**AIM OF THE TASK**
All of the data needs to be repeated exactly.

**PROVIDED MATERIAL**

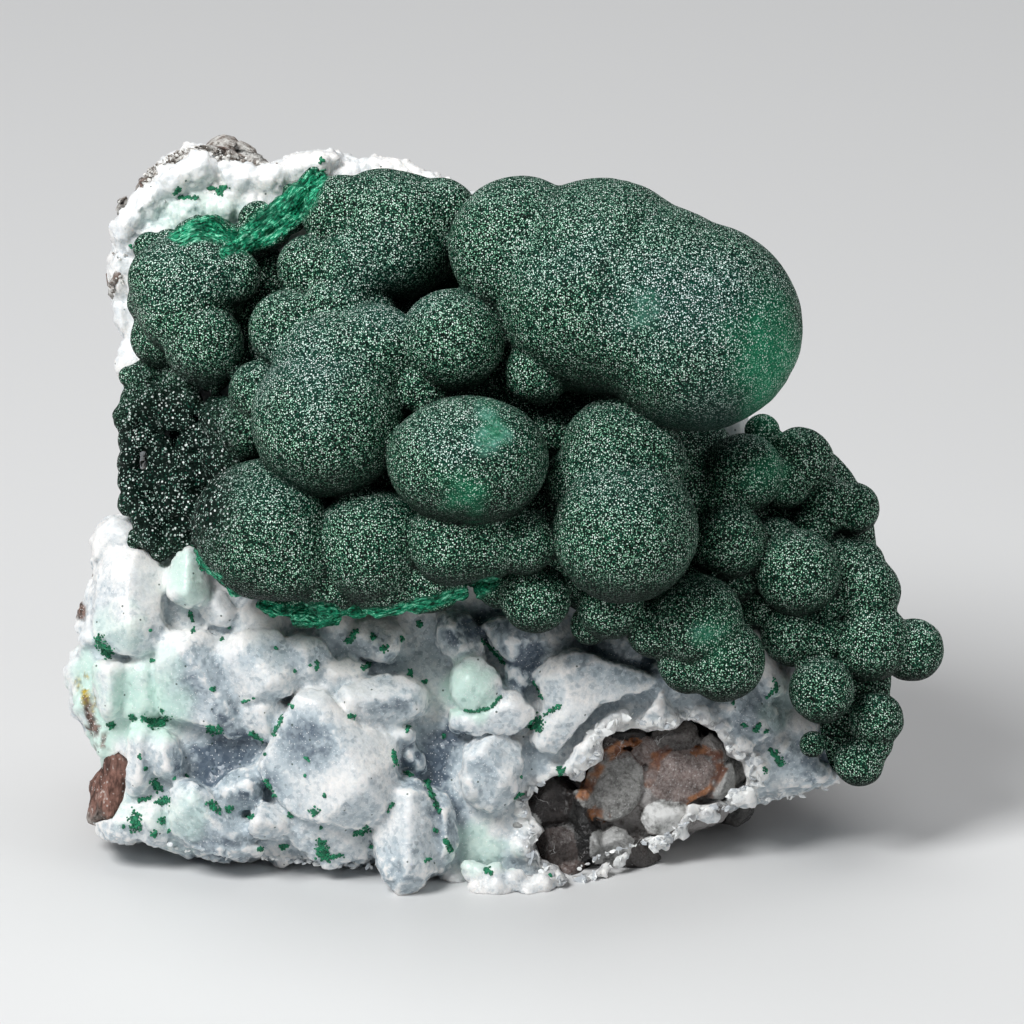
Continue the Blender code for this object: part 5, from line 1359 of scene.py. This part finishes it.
def sparkleGroup():
    # Tiny crystal faces: where each one is, a random number for it, and the way it faces
    group = bpy.data.node_groups.new("crystalSparkle", 'ShaderNodeTree')
    for name in ("Size", "Share", "Tilt", "Reach"):
        group.interface.new_socket(name, in_out='INPUT', socket_type='NodeSocketFloat')
    for name, kind in (("Speck", "Float"), ("Chance", "Float"), ("Normal", "Vector")):
        group.interface.new_socket(name, in_out='OUTPUT', socket_type="NodeSocket" + kind)
    given = group.nodes.new("NodeGroupInput").outputs
    scale = sums(group, 'DIVIDE', 1000.0, given["Size"])
    cells = put(group, "TexVoronoi", {"Vector": here(group), "Scale": scale, "Randomness": 1.0})
    parts = put(group, "SeparateColor", {"Color": cells.outputs["Color"]})
    chosen = sums(group, 'GREATER_THAN', parts.outputs[0], sums(group, 'SUBTRACT', 1.0, given["Share"]))
    outer, inner = (sums(group, step, given["Reach"], 0.08) for step in ('ADD', 'SUBTRACT'))
    centred = vectors(group, 'SUBTRACT', cells.outputs["Color"], (0.5, 0.5, 0.5))
    tilted = put(group, "VectorMath", {0: centred, "Scale": given["Tilt"]}, operation='SCALE').outputs[0]
    total = vectors(group, 'ADD', put(group, "NewGeometry").outputs["Normal"], tilted)
    feed(group, group.nodes.new("NodeGroupOutput"), {
        "Speck": times(group, chosen, ramp(group, cells.outputs["Distance"], outer, inner)),
        "Chance": parts.outputs[1],
        "Normal": put(group, "VectorMath", {0: total}, operation='NORMALIZE').outputs[0],
    })
    return group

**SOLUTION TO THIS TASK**
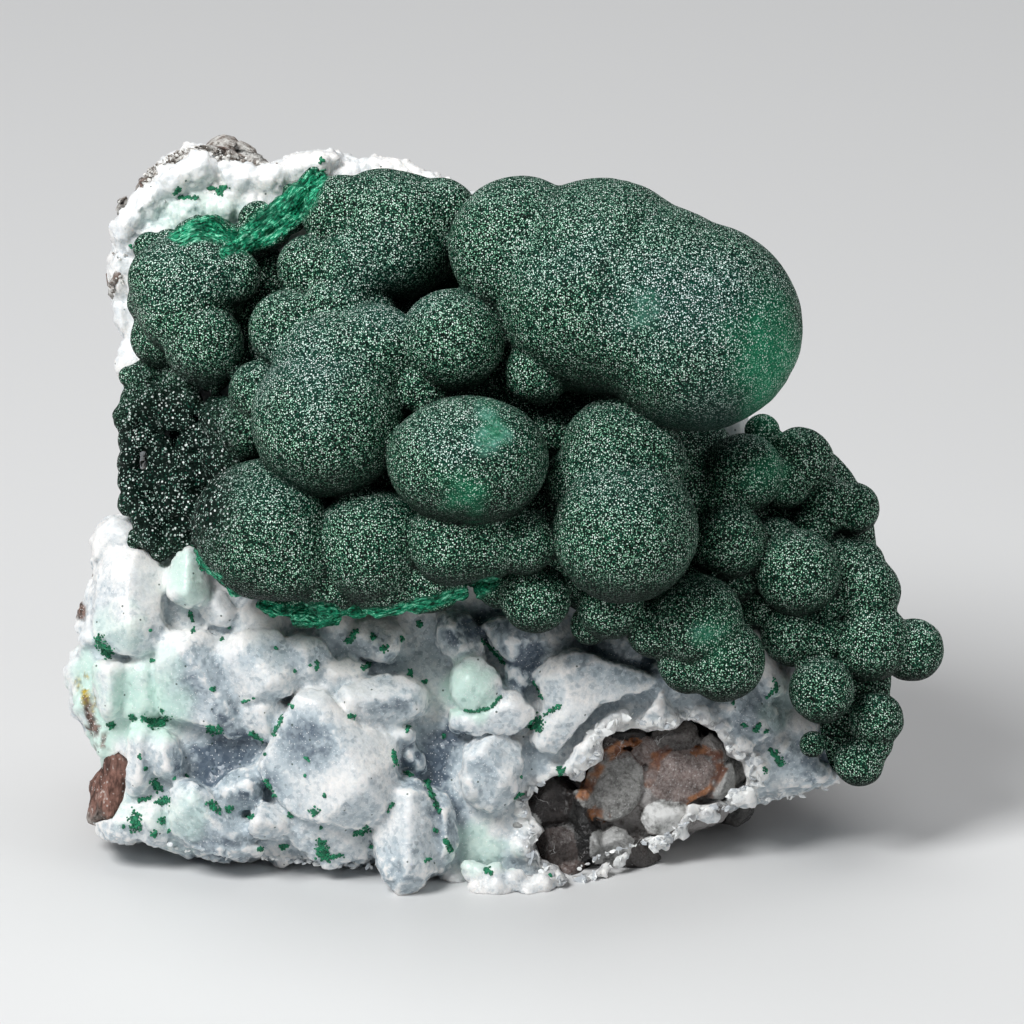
Continue the Blender code for this object: part 5, from line 1359 of scene.py. This part finishes it.
def sparkleGroup():
    # Tiny crystal faces: where each one is, a random number for it, and the way it faces
    group = bpy.data.node_groups.new("crystalSparkle", 'ShaderNodeTree')
    for name in ("Size", "Share", "Tilt", "Reach"):
        group.interface.new_socket(name, in_out='INPUT', socket_type='NodeSocketFloat')
    for name, kind in (("Speck", "Float"), ("Chance", "Float"), ("Normal", "Vector")):
        group.interface.new_socket(name, in_out='OUTPUT', socket_type="NodeSocket" + kind)
    given = group.nodes.new("NodeGroupInput").outputs
    scale = sums(group, 'DIVIDE', 1000.0, given["Size"])
    cells = put(group, "TexVoronoi", {"Vector": here(group), "Scale": scale, "Randomness": 1.0})
    parts = put(group, "SeparateColor", {"Color": cells.outputs["Color"]})
    chosen = sums(group, 'GREATER_THAN', parts.outputs[0], sums(group, 'SUBTRACT', 1.0, given["Share"]))
    outer, inner = (sums(group, step, given["Reach"], 0.08) for step in ('ADD', 'SUBTRACT'))
    centred = vectors(group, 'SUBTRACT', cells.outputs["Color"], (0.5, 0.5, 0.5))
    tilted = put(group, "VectorMath", {0: centred, "Scale": given["Tilt"]}, operation='SCALE').outputs[0]
    total = vectors(group, 'ADD', put(group, "NewGeometry").outputs["Normal"], tilted)
    feed(group, group.nodes.new("NodeGroupOutput"), {
        "Speck": times(group, chosen, ramp(group, cells.outputs["Distance"], outer, inner)),
        "Chance": parts.outputs[1],
        "Normal": put(group, "VectorMath", {0: total}, operation='NORMALIZE').outputs[0],
    })
    return group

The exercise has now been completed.